ENTRIES PROVIDED:
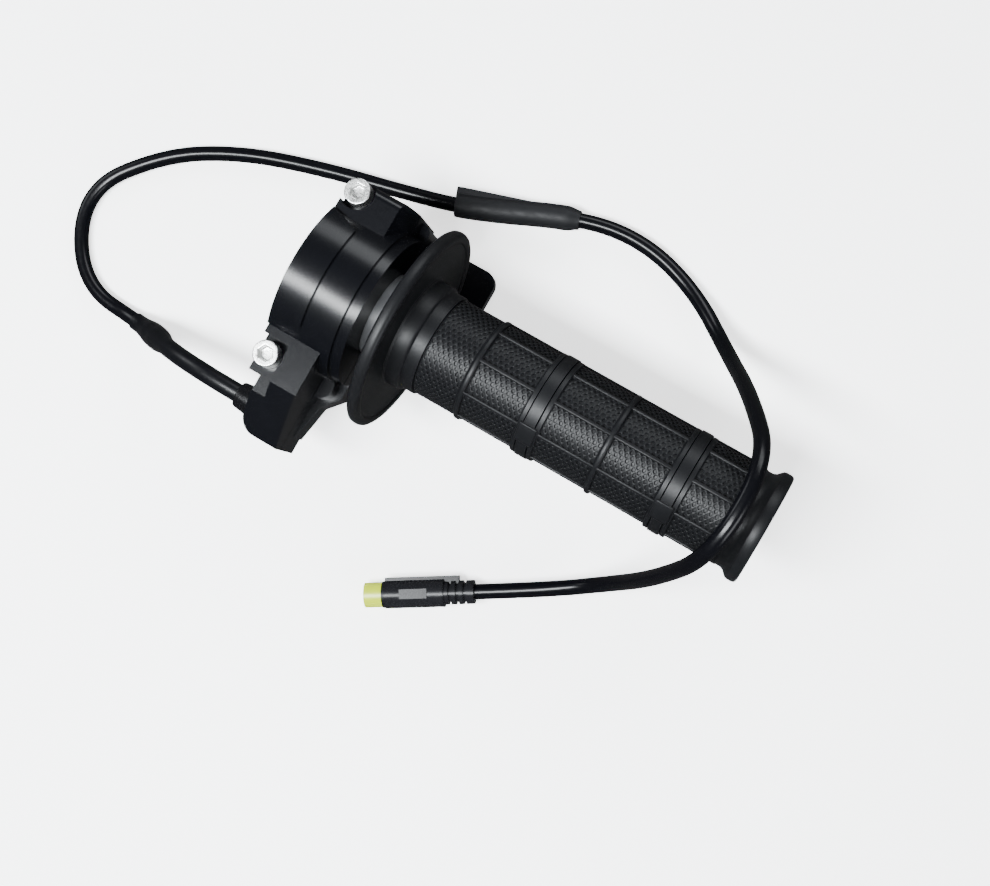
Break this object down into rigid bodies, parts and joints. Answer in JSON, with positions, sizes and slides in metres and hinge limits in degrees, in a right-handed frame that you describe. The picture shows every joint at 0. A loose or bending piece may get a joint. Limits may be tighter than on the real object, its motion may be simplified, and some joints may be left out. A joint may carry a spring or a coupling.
{
  "type": "twist throttle",
  "caption": "Twist throttle for an electric bicycle: a split clamp housing, a sprung ribbed rubber grip with a flange disc, and a sensor lead ending in a round plug.",
  "frame": {"origin": "on the handlebar's axis, at the inboard mouth of the housing's clamp bore", "axes": "+X along the handlebar towards the grip's outer end, +Z towards the clamp screw heads; the housing's flat back faces -Z"},
  "size_m": [0.2438, 0.1433, 0.0692],
  "materials": {
    "cast": "satin black",
    "screw": "bright zinc",
    "gland": "glossy black",
    "washer": "natural",
    "spring": "drawn wire",
    "felt": "felt",
    "board": "green lacquer",
    "chip": "moulded",
    "wire": "coloured insulation",
    "tube": "moulded",
    "magnet": "nickel plated",
    "rubber": "matte, dimpled",
    "sleeve": "shrink sleeve",
    "cable": "smooth jacket",
    "plug": "moulded",
    "nose": "yellow-green",
    "contact": "plated",
    "seal": "matte"
  },
  "bodies": {
    "housing": {"housing_front": "cast", "housing_rear": "cast", "clamp_screw_upper": "screw", "clamp_screw_lower": "screw", "cable_gland": "gland", "thrust_washer": "washer", "return_spring": "spring", "dust_seal": "felt", "sensor_board": "board", "hall_sensor": "chip", "board_screws": "screw", "sensor_wires": "wire", "lead_inner": "sleeve", "splice_sleeve_inner": "sleeve", "lead_middle": "cable", "splice_sleeve_outer": "sleeve", "lead_outer": "cable", "connector_body": "plug", "connector_insert": "nose", "connector_contacts": "contact", "connector_seal": "seal"},
    "throttle": {"throttle_tube": "tube", "magnet_carrier": "tube", "magnet_pair": "magnet", "flange_disc": "rubber", "grip_sleeve": "rubber"}
  },
  "joints": [
    {"name": "throttle_twist", "type": "hinge", "parent": "housing", "child": "throttle", "pos_m": [0, 0, 0], "axis": [1, 0, 0], "range_deg": [0, 70], "stiffness_Nm_per_rad": 0.2, "springref_deg": -20.05}
  ]
}
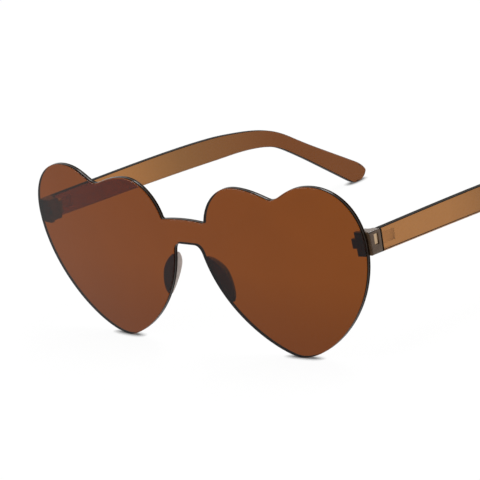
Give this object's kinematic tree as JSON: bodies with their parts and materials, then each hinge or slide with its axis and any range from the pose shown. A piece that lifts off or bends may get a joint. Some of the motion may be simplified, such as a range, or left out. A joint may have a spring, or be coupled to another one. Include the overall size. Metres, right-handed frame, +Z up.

REQUIREMENTS: Write out the full set of records exactly as given.

TASK RESPONSE:
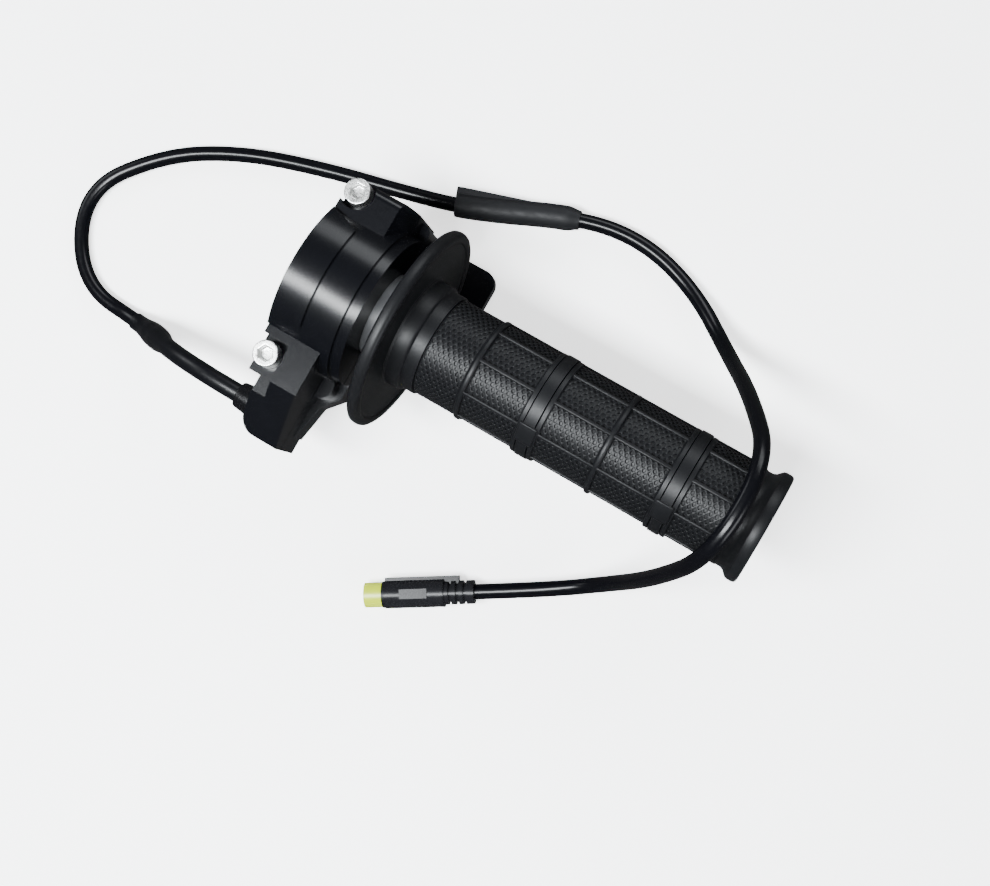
Break this object down into rigid bodies, parts and joints. Answer in JSON, with positions, sizes and slides in metres and hinge limits in degrees, in a right-handed frame that you describe. The picture shows every joint at 0. A loose or bending piece may get a joint. Limits may be tighter than on the real object, its motion may be simplified, and some joints may be left out. A joint may carry a spring or a coupling.
{
  "type": "twist throttle",
  "caption": "Twist throttle for an electric bicycle: a split clamp housing, a sprung ribbed rubber grip with a flange disc, and a sensor lead ending in a round plug.",
  "frame": {"origin": "on the handlebar's axis, at the inboard mouth of the housing's clamp bore", "axes": "+X along the handlebar towards the grip's outer end, +Z towards the clamp screw heads; the housing's flat back faces -Z"},
  "size_m": [0.2438, 0.1433, 0.0692],
  "materials": {
    "cast": "satin black",
    "screw": "bright zinc",
    "gland": "glossy black",
    "washer": "natural",
    "spring": "drawn wire",
    "felt": "felt",
    "board": "green lacquer",
    "chip": "moulded",
    "wire": "coloured insulation",
    "tube": "moulded",
    "magnet": "nickel plated",
    "rubber": "matte, dimpled",
    "sleeve": "shrink sleeve",
    "cable": "smooth jacket",
    "plug": "moulded",
    "nose": "yellow-green",
    "contact": "plated",
    "seal": "matte"
  },
  "bodies": {
    "housing": {"housing_front": "cast", "housing_rear": "cast", "clamp_screw_upper": "screw", "clamp_screw_lower": "screw", "cable_gland": "gland", "thrust_washer": "washer", "return_spring": "spring", "dust_seal": "felt", "sensor_board": "board", "hall_sensor": "chip", "board_screws": "screw", "sensor_wires": "wire", "lead_inner": "sleeve", "splice_sleeve_inner": "sleeve", "lead_middle": "cable", "splice_sleeve_outer": "sleeve", "lead_outer": "cable", "connector_body": "plug", "connector_insert": "nose", "connector_contacts": "contact", "connector_seal": "seal"},
    "throttle": {"throttle_tube": "tube", "magnet_carrier": "tube", "magnet_pair": "magnet", "flange_disc": "rubber", "grip_sleeve": "rubber"}
  },
  "joints": [
    {"name": "throttle_twist", "type": "hinge", "parent": "housing", "child": "throttle", "pos_m": [0, 0, 0], "axis": [1, 0, 0], "range_deg": [0, 70], "stiffness_Nm_per_rad": 0.2, "springref_deg": -20.05}
  ]
}
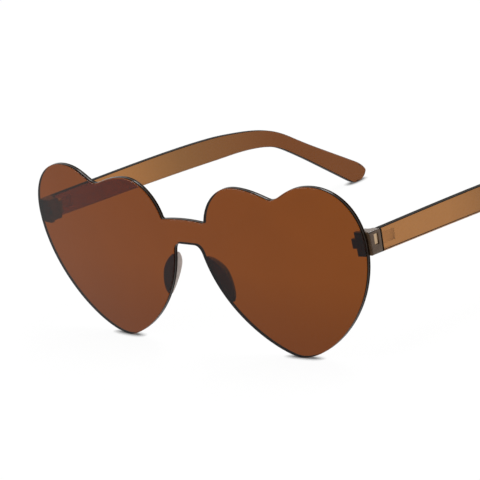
Give this object's kinematic tree as JSON: bodies with their parts and materials, then each hinge or slide with its axis and any range from the pose shown. A piece that lifts off or bends may get a joint. Some of the motion may be simplified, such as a range, or left out. A joint may have a spring, or be coupled to another one. Include the overall size. Metres, right-handed frame, +Z up.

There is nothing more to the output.